“ATV” is an abbreviation for an all-terrain vehicle, also known as a “three wheeler”, “four wheeler”, “quad” or “quad bike”. ATV is a vehicle that travels on low pressure tires, with a seat that is straddled by the operator, along with handlebars for steering control. As the name implies, it is designed to handle a wider variety of terrain than most other vehicles. In Canada, it is not street legal vehicle. ATVs are intended for use by a single operator, although some companies have developed ATVs intended for use by the operator and one passenger.
Legal Definition of an “All-Terrain Vehicle”
“ATVs are generally defined as three-or four-wheeled motorized vehicles (although newer models may have up to six wheels), with large, low-pressure tires designed for a single operator riding in off-road terrain.” There are also ATVs on the market engineered, designed and manufactured to accommodate a driver and one passenger and the Canadian Institute of Health Information’s (CIHI) definition includes both snowmobiles and other off-road vehicles.
- In 2004, according to the Canadian Safety Council, approximately 850,000 Canadians owned an ATV.
- ATVs are used in Canada as a means of off-road transportation for forestry, farming and recreational purposes.

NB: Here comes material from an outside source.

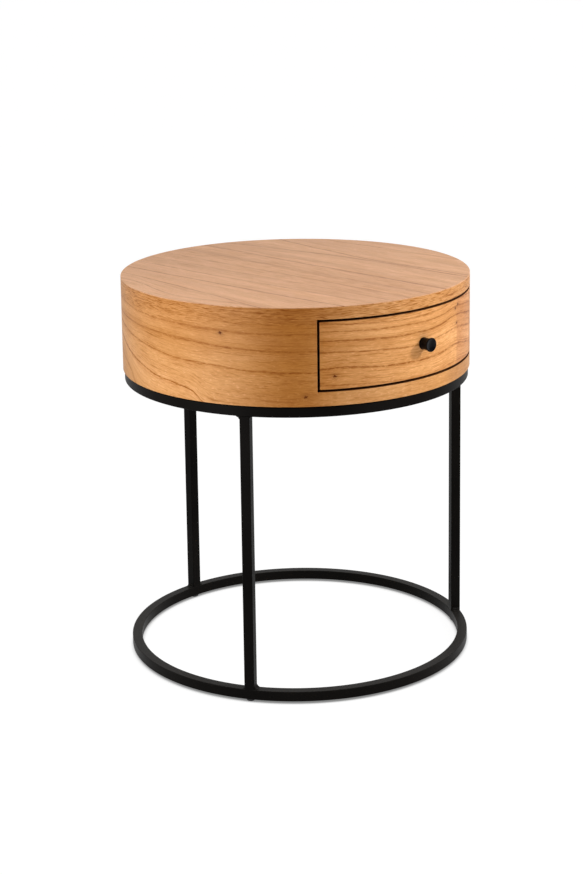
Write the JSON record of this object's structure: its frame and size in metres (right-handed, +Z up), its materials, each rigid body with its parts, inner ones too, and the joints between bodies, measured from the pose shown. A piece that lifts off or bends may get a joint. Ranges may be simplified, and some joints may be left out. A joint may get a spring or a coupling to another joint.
{
  "type": "side table with drawer",
  "caption": "Round side table: a wood-veneered drum with a curved drawer on ball slides, standing on a black frame of two square-tube rings and legs.",
  "frame": {"origin": "on the floor, in the middle of the overall outline, knob included; the drum's axis stands 7 mm behind it, at y = +0.007", "axes": "+Z up; the drawer opens towards -Y; +X is to the right of someone who faces the drawer"},
  "size_m": [0.4499, 0.464, 0.5],
  "materials": {
    "veneer": "satin lacquered veneer, honey brown, on bent plywood or board",
    "board": "raw plywood",
    "drawer_box": "lacquered light plywood",
    "knob_black": "satin black, turned",
    "screw_zinc": "zinc plated",
    "slide_zinc": "zinc plated, roll formed",
    "ball_steel": "polished steel",
    "bumper_rubber": "matt",
    "powder_coat": "fine satin black powder coat",
    "glide_black": "moulded nylon"
  },
  "bodies": {
    "table": {"top_panel": "veneer", "case_wall": "veneer", "bottom_panel": "board", "partition_left": "board", "partition_right": "board", "slide_outer_left": "slide_zinc", "slide_outer_right": "slide_zinc", "bumper_left": "bumper_rubber", "bumper_right": "bumper_rubber", "case_slide_screws": "screw_zinc", "case_screws": "screw_zinc", "top_ring": "powder_coat", "base_ring": "powder_coat", "leg_left": "powder_coat", "leg_right": "powder_coat", "leg_back": "powder_coat", "welds": "powder_coat", "tab_front": "powder_coat", "tab_left": "powder_coat", "tab_right": "powder_coat", "glide_left": "glide_black", "glide_right": "glide_black", "glide_back": "glide_black"},
    "drawer": {"drawer_front": "veneer", "drawer_side_left": "drawer_box", "drawer_side_right": "drawer_box", "drawer_back": "drawer_box", "drawer_bottom": "drawer_box", "knob": "knob_black", "knob_screw": "screw_zinc", "slide_inner_left": "slide_zinc", "slide_inner_right": "slide_zinc", "drawer_slide_screws": "screw_zinc"},
    "cage_left": {"ball_cage_left": "slide_zinc", "balls_left": "ball_steel"},
    "cage_right": {"ball_cage_right": "slide_zinc", "balls_right": "ball_steel"}
  },
  "joints": [
    {"name": "drawer_slide", "type": "slide", "parent": "table", "child": "drawer", "axis": [0, -1, 0], "range_m": [0, 0.18]},
    {"name": "cage_left_roll", "type": "slide", "parent": "table", "child": "cage_left", "axis": [0, -1, 0], "range_m": [0, 0.09]},
    {"name": "cage_right_roll", "type": "slide", "parent": "table", "child": "cage_right", "axis": [0, -1, 0], "range_m": [0, 0.09]}
  ],
  "couplings": [
    {"joint": "cage_left_roll", "follows": "drawer_slide", "ratio": 0.5},
    {"joint": "cage_right_roll", "follows": "drawer_slide", "ratio": 0.5}
  ]
}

- Since being introduced in the North American market in the early 1970s, the recreational use of ATVs has grown significantly.

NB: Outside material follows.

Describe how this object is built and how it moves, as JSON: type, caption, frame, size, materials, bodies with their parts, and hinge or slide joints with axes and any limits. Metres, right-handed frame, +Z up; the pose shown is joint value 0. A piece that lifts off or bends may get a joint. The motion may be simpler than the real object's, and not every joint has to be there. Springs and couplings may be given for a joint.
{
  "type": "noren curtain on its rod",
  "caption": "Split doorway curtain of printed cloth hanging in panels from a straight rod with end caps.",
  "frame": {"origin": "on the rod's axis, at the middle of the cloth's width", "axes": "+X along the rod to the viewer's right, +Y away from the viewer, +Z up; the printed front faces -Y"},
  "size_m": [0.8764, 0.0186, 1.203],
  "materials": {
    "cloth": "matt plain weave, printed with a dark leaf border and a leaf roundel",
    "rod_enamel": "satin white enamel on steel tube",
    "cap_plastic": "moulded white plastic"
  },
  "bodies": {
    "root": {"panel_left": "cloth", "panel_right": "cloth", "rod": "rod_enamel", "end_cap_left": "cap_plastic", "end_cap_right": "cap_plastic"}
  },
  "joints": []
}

- These vehicles weigh up to 500lbs and can reach speeds of up to 105km (65mph). ATVs for two riders can weight up to 800lbs.
- Operating an ATV safely requires adult skills and judgment.

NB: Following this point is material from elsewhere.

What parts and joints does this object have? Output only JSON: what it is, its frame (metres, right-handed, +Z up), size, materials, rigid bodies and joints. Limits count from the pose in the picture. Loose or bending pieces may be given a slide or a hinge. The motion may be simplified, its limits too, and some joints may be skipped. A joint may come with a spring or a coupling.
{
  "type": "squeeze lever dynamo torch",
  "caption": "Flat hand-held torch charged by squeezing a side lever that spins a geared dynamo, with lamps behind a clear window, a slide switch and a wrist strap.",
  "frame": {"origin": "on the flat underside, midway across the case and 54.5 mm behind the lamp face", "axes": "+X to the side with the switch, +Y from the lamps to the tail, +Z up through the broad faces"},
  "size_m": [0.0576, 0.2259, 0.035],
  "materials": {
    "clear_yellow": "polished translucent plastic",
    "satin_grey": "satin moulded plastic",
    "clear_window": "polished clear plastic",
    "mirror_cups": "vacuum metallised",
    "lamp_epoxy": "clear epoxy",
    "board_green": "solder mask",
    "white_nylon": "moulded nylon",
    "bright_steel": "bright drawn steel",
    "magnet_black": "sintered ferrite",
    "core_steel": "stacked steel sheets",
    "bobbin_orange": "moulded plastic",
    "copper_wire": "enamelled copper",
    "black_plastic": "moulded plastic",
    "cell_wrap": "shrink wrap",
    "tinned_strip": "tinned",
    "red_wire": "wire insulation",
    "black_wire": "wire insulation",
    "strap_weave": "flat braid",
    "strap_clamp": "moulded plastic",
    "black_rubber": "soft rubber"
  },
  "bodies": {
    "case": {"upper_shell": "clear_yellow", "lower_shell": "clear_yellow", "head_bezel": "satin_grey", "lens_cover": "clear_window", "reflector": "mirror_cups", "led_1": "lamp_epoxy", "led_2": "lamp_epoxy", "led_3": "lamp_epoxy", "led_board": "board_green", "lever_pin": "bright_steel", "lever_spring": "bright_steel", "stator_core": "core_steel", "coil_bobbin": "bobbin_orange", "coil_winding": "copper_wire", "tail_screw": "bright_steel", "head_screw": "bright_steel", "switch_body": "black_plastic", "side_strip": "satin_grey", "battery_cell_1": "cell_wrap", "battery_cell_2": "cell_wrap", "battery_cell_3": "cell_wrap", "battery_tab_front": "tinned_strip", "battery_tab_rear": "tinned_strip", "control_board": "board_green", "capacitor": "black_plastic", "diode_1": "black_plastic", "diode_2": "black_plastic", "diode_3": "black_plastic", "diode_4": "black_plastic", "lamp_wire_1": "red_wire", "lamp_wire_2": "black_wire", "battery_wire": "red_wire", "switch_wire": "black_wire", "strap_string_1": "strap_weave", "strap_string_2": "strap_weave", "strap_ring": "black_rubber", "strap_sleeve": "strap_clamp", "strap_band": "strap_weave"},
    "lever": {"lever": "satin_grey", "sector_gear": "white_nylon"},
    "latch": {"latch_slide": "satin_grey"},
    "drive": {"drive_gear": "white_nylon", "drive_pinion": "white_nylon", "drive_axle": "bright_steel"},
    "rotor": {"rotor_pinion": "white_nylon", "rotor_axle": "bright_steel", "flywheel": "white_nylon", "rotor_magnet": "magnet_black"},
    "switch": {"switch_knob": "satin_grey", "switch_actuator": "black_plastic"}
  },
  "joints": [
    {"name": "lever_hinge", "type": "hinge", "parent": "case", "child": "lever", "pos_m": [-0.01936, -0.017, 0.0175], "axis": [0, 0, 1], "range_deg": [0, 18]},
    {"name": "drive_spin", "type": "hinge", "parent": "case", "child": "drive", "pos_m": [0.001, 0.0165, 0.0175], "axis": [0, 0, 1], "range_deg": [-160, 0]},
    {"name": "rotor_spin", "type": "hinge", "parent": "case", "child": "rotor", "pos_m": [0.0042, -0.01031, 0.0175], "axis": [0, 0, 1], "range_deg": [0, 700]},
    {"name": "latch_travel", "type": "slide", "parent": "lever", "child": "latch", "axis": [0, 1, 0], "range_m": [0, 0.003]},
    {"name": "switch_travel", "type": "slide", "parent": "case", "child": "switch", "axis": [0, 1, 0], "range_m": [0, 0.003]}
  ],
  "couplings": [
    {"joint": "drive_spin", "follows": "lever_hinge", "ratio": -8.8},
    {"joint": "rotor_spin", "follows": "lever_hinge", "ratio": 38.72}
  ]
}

- Use of ATVs by those under 16 years can result in serious injury and death.
- Increased popularity of ATVs has resulted in increased ATV-related injury rates.
- Riding an ATV is not comparable to riding a bike, motorcycle or driving a car. It requires the ability to shift your weight in a coordinated response to terrain changes.
ATV Injuries in Canada
ATVs were first introduced in the early 1970s and almost immediately realized alarming injury rates for children and adolescents due to crush injuries and failure to wear safety gear such as helmets. In fact, ATVs are equally as dangerous as motorcycles. A Canadian study stated that “associated injury patterns, severity, and costs to the healthcare system” of pediatric injuries associated to ATVs resemble those caused by Motor Vehicles.
Direct costs of ATV and snowmobile injuries in Canada are $185 million and indirect costs are $196 million for a total cost of $381 million. For transport related injuries, ATVs and snowmobiles are nationally responsible for the following:
- 13% of hospitalizations
- 7% of emergency room visits
- 12% of cases of permanent partial disability
- 11% of permanent total disability
ATV Injuries in Ontario
On average, more than 15 people each day are seen in Ontario emergency departments for injuries related to ATVs. In the 2005/06 ﬁscal year, there were 5,584 Emergency Department visits (47.1/100,000) and 579 (4.8/100, 000) hospitalizations for ATV related injuries.
Some ATV injuries statistics:
- Of those hospitalized, 78% were discharged home, 10% were discharged home with support services and approximately 1% died in the ED.
- The majority of those presenting at the ED or being hospitalized were ATV drivers.
- The most common injuries for ED visits and hospitalizations were those to the lower limbs (knee, lower leg, ankle and foot). Lower leg fracture was the most common injury for ED visits and hospitalizations followed by fracture of the shoulder and upper arm.
- The highest overall rates of ATV injuries were reported in Northern Ontario.
- Males represented 80% of ED visits and 83% of hospitalizations for ATV injuries.
- Males and females 10–24 years represented the highest number and rate of ED visits and hospitalizations for ATV injuries.
- Males 15–19 years had the highest number of ED visits (935) and hospitalizations (87) for all age groups and for both males and females – more than three times that of females.
Where All-Terrain Vehicle (Off-Road Vehicles) Can/Cannot Travel:
- Provincial regulations apply to provincial highways only
- Prohibited from 400 series highways, Trans-Canada Highway, Queen Elizabeth Way
- Generally, vehicles will be allowed access to highways 500 to 899, 7000 series highways and highways with low traffic volumes.
- Provincial highways with a Summer Average Daily Traffic level less than 5,000. Specific provincial highways where Off-Road Vehicles can/cannot travel are defined in the regulation schedules.
- Provisions allowing Off-Road Vehicles on roads in far Northern Ontario also apply.
- Off-Road Vehicles can operate on shoulder; move to traveled portion of highway if shoulder is impassable/unsafe
- Speed limit lower than posted limits:
- 20km/h – highways where speed limit is 50km/h or less;
- 50km/h – highways where speed limit is over 50km/h.
Not allowed on rights-of-way (e.g., medians) between opposing lanes of traffic.
- Cannot operate in a construction zone, on a closed highway, or within a provincial park unless allowed by the park.
- Municipalities may pass by-laws to decide if, where and when off-road vehicles can be used on local roads.